On opening weekend, Sunderland terrified West Ham into submission at the Stadium of Light, while Leeds subdued Everton at Elland Road. Burnley were beaten at Tottenham, but such games are not those upon which the Clarets will build and sustain a survival campaign.
Today felt like the proper start of Burnley’s season in what might go on to be viewed as the earliest ever six-pointer. And while the first half looked more like a Championship encounter, the hosts produced the only flickers of Premier League quality while Sunderland regressed to the mean following the euphoria of last weekend.
That was all that separated last season’s Championship runners-up and play-off winners. You often got the feeling that both sides would prefer the other to have the ball, with Sunderland’s blueprint for promotion and opening day success being to cede the ball, break and seize on moments. But Burnley turned the tables, sitting in to deny the Black Cats any opening, especially in open play, after a couple of early half chances.

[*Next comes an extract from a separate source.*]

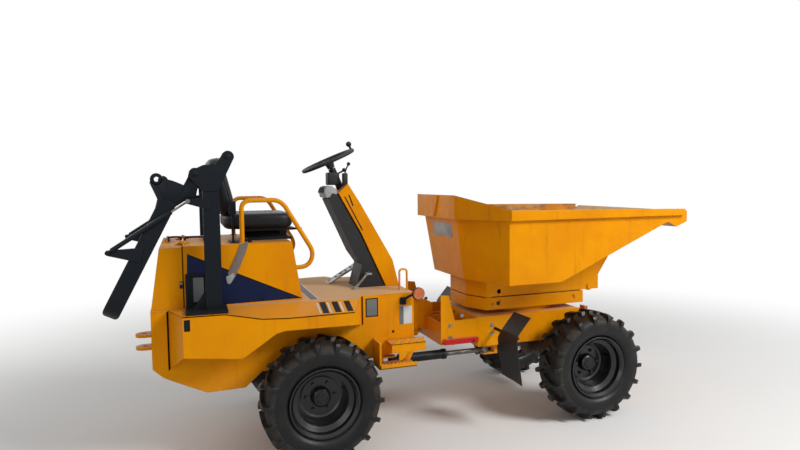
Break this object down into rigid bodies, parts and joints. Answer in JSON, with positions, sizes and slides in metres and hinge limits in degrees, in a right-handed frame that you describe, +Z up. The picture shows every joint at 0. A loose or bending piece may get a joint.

The moments that really mattered were conjured up by Jaidon Anthony and Josh Cullen. First, the former flicked into the path of the latter, who curled a sublime effort around a Sunderland screen into Robin Roef’s bottom corner. Then, while Sunderland faced an even more rigid Burnley backline, Cullen bent a gorgeous pass behind Granit Xhaka for Anthony to round Roefs and finish.
Any expectation of Burnley staying up seems to stem from their incredible defensive record, especially at home, last season. Of course, that will be huge. But they can’t bank on such stinginess against Premier League opposition so their capability on the break will be even more important than it was last season. The moments that sunk Sunderland offer encouragement that Scott Parker’s men are capable of hurting teams rather than simply stopping them.